Kame Richards’s Golden Moon, a longstanding favorite in the Express 37 Class, did not disappoint this year, winning six out of the seven races of the week to claim the Keefe-Kilborn Perpetual Trophy and a Rolex watch.

The J/105s made up the largest fleet at Big Boat this year, and Bruce Stone’s Arbitrage held the lead every day, earning the team the Commodore’s Cup plus the Rolex watch. “This is the toughest fleet in the country I think,” said Stone who missed winning last year by a narrow margin. “We felt that the courses were really interesting compared to the past, and St. Francis Yacht Club did a really excellent job,” he said. “For us, it was all about keeping the boat moving with all the lulls and gusts and changing of conditions and tides.”

In J/120s, a tight race between David Halliwill’s (New York N.Y.) Peregrine and Barry Lewis’s (Atherton, Calif.) Chance tilted to Peregrin’s favor for the Rolex watch that was awarded in that class.

Don Jesberg’s Viva and Any Costello’s Double Trouble topped the scoreboard all week in the Melges 24 and J/70 Class, respectively. Tom Seibel’s MOD70 Orion made a strong rebound from its third-place finish last year, winning the Multihull Class, which was introduced to the event two years ago. To make sense of how fast the 70-foot trimaran was flying, Orion’s Navigator Peter Isler explained, “Johnny Heineken was keeping pace with us the whole day.” (Heineken, a Kiteboard Courseracing World Champion is seen almost daily kitefoiling on the Bay.)

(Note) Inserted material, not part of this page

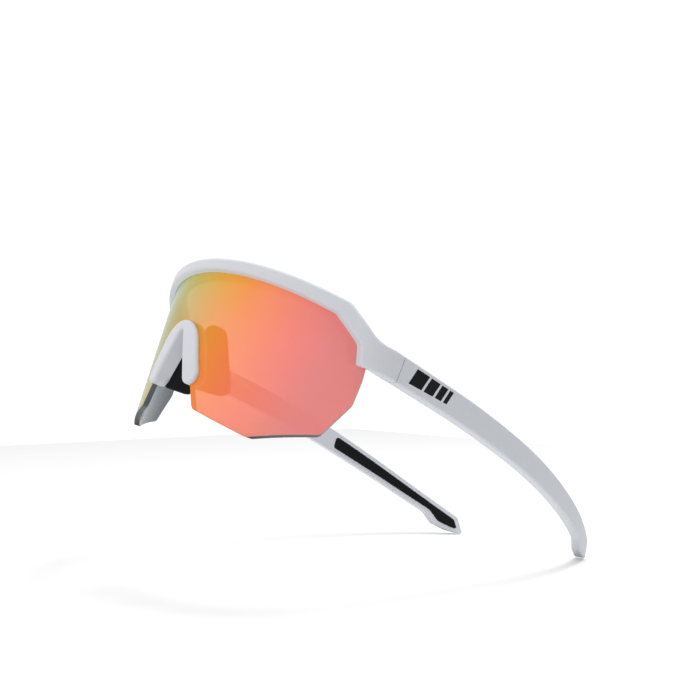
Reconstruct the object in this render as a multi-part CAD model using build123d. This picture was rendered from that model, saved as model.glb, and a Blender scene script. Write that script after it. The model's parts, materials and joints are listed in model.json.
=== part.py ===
from build123d import *
import os
from math import asin, atan2, cos, degrees, radians, sin, tan

# Wraparound sport sunglasses, standing as they are set down on a table: on the two
# lowest corners of the shield lens and on the two temple tips.
# Millimetres. +X is the wearer's left, -Y is forward, +Z is up.
# Everything is drawn with Y = 0 at the middle of the lens's front face, and moved to
# the middle of the whole object's length at the end.

# ---------------------------------------------------------------- lens
LENS_R = 85.25            # radius of the lens's front face, an upright cylinder
LENS_T = 2.0              # lens thickness
LENS_GROOVE = 1.5         # how far the lens reaches up into the brow
LENS_END = 66.75          # half width of the lens at its ends
LENS_END_Y = LENS_R - (LENS_R ** 2 - LENS_END ** 2) ** 0.5   # how far back its ends are
NOTCH_TOP = 39.3          # top of the nose notch
NOTCH_FOOT = (19.3, 5.5)  # where the notch meets the lower edge
LENS_LOW = (42.9, 0.0)    # lowest corner, which stands on the table
LENS_OUT = (61.6, 6.2)    # outer lower corner
LENS_SIDE = (66.2, 17.6)  # where the lower edge turns up into the side edge
LENS_EAR = 8.0            # height of the lens's bevelled corner above LENS_SIDE
LENS_EAR_TOP = 37.6       # top of the lens's ends, inside the end pieces
NOTCH_R, FOOT_R, LOW_R, OUT_R, SIDE_R = 3.7, 3.4, 2.5, 2.5, 4.0   # its rounded corners
LOW_TURN = 30.0           # about how far the lower edge turns at its lowest corner, degrees
LENS_PLAY = 0.06          # gap round the lens in its groove and in the nose saddle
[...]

Isler, an America’s Cup veteran and California native who grew up racing on San Francisco Bay, added, “I don’t go back 50 years, but I go back a long time with the Big Boat Series, and when people ask me ‘Where is the best place you’ve ever sailed,’ San Francisco always comes to mind. I love the tradition of racing and of St. Francis, and of course we’ve been on a non-traditional boat the last few years, but that is cool, too!”